I saw another post that said you could use the raw binary to know how big your image really is, but that the POF is sized to the device. What if you are using a family that doesn't support generating an RBF? Is there any way to find out how much room your compressed image is taking up in the CFM of a 10M08, for example? Is it guaranteed to only occupy CFM0, thereby leaving CFM2 and CFM1 free? How can you tell?
If you refer to Table 1 (https://www.intel.com/content/dam/www/programmable/us/en/pdfs/literature/hb/max-10/ug_m10_ufm.pdf#pa...):
For 10M08 device:
Flash & analog variants:
If you have a look at Table 2 above, is you want to maximize the UFM, you can choose single compressed image.
The maximum possible value UFM is = (UFM1 + UFM0 + CFM2 + CFM0) x 16
The maximum possible value UFM is = (8 + 8 + 41 + 29) x 16
= 1376 Kb
If you have a look at Table 3 above, is you want to maximize the UFM, you can choose single compressed image.
The maximum possible value UFM is = (UFM1 + UFM0) x 16
The maximum possible value UFM is = (8 + 8) x 16
= 256 Kb
For CFM0, depend on how much size you want to use.
CFM0 have 70 page. Thus maximum size for cfm0 is:
70 x 16 = 1120Kb.
Sorry, as I’m re-reading my question, I realize how poorly worded it was that I asked “how much space it takes up” – which led to the datasheet answer which I already had access to and isn’t what I really am looking for. My .pof file sizes are 321,800, according to my operating system, for either a target 10M04 or a 10M08, and regardless of my use of memory initialization files, regardless of my selection of “generate compressed bitstream” in device options, etc. Clearly a file that is 321,800 bytes (321.8KByte) is not fitting in a memory that is 2,240Kbit. Therefore, the compression that is going on is hidden / obscured from the designer. My problem is that I have a customer requirement that I not exceed 50% utilization of the memory store. Mathematically, I can’t prove that to them with these numbers. Is there any way to get the compressed image size in bits or bytes to satisfy my customer requirement? Thanks!
Also, on the illustration in Table 2, I don’t see how the uncompressed image size (321.8KB *8b/B = 2574.4Kb) fits in any of these configurations:
CFM0 = 70 pages * 16Kb = 1120Kb (supposedly fits a single compressed image)
CFM0 + CFM1 = 70+29 = 99 pages * 16Kb = 1584Kb (supposedly fits a single uncompressed image)
CFM0 + CFM1 + CFM2 = 70+29+41 = 140 pages * 16Kb = 2240Kb (supposedly fits a single uncompressed image with memory initialization)
.pof file is the combination of UFM + CFM (UFM0 + UFM1 + CFM1 +CFM2)
thus for device :
10M04 = (8+41+29+70) * 16 = 2368Kb = 296KB
10M08 = (8+8+41+29+70) * 16 = 2496Kb = 312KB
Therefore, you 321.8KB .pof file will not fit into 10M04 or 10M08.

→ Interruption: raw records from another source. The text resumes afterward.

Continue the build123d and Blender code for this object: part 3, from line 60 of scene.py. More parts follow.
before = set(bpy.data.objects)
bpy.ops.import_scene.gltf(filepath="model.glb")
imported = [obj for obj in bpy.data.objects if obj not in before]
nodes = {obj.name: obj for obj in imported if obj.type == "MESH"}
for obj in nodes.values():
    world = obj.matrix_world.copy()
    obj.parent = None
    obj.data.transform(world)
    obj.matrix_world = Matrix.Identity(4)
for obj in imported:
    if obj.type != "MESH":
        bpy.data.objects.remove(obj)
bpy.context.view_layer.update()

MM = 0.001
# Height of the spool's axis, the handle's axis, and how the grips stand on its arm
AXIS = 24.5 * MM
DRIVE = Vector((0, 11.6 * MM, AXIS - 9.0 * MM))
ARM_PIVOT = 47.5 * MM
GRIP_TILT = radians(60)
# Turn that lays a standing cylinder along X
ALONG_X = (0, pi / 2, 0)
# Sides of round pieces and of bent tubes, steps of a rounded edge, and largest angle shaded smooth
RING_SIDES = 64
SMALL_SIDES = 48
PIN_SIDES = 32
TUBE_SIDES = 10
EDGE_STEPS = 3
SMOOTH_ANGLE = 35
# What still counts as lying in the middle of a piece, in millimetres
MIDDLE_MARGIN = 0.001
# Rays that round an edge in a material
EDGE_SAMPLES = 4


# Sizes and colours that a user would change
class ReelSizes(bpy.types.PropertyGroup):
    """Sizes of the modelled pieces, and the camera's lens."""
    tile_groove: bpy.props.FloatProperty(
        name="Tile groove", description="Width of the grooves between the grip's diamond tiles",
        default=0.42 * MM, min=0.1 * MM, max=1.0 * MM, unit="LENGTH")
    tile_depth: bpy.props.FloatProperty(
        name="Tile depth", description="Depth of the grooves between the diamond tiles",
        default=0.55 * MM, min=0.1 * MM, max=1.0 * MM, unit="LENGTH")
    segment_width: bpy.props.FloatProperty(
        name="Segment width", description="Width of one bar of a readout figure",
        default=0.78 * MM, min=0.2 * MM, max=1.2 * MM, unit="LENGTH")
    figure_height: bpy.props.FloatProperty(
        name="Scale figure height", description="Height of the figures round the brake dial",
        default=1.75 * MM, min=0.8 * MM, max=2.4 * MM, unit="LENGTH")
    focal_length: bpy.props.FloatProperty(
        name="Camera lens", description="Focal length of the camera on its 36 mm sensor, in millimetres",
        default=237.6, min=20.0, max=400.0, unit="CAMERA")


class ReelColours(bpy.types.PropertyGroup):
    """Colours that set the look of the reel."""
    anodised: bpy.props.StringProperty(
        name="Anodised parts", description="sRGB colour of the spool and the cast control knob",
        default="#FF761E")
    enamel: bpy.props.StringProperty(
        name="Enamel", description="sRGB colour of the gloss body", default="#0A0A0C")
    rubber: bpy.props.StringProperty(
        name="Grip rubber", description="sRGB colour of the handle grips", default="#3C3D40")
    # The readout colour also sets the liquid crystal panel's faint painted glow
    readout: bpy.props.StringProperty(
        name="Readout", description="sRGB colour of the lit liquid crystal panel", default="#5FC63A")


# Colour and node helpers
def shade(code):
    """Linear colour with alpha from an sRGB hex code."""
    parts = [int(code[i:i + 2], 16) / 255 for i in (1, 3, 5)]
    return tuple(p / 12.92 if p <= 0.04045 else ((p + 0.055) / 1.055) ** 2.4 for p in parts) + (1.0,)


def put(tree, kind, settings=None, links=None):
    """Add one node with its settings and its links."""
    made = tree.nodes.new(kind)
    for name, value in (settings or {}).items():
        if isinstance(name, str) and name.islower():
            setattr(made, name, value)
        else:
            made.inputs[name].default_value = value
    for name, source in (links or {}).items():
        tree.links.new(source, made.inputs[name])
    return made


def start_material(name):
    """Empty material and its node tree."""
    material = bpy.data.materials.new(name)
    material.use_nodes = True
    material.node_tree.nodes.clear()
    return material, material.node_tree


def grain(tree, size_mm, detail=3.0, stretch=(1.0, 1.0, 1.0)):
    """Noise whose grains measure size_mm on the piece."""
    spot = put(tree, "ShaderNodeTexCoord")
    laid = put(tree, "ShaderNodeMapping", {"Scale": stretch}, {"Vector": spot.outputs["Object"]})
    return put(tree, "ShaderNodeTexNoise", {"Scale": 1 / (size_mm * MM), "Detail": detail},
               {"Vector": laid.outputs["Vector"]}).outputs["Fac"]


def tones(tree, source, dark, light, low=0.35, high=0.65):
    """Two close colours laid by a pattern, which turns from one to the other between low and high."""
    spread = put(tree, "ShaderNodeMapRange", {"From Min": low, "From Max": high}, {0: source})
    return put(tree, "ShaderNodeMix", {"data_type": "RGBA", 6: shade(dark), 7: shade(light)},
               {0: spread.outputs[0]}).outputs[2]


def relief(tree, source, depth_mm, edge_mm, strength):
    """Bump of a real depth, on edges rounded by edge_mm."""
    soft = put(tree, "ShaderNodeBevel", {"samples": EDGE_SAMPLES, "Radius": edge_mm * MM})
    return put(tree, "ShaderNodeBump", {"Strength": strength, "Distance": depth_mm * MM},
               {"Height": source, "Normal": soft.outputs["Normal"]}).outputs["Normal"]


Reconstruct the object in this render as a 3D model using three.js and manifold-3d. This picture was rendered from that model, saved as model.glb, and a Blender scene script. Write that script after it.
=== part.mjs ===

I curious about your 321.8KB .pof file. May I know how you generate this file? the .pof file generated bigger than device memory.
Is it in your design you select other device (i.e. 10M50) and convert .pof file, Then, you try to fix this design into 10M04/10M08 device?
The file is generated out of Quartus Prime Lite Edition 18.1, targeting device 10M08SAU16917P. We have been programming it into this device for well over 6 months now. I am looking to understand how the compression part works, since the file size does not reflect any compression and certainly exceeds the space.
To understand the Compress/Decompress algorithm, it is a low level explanation (confidential information). I can't explain to you since it is a confidential info.
The compression ratio for the configuration image should be at least 30% for the device to be able store two configuration images. However, the compression ratio is the design dependent (30% reduction size -- some people can fit into internal flash & some people can fit into the internal flash).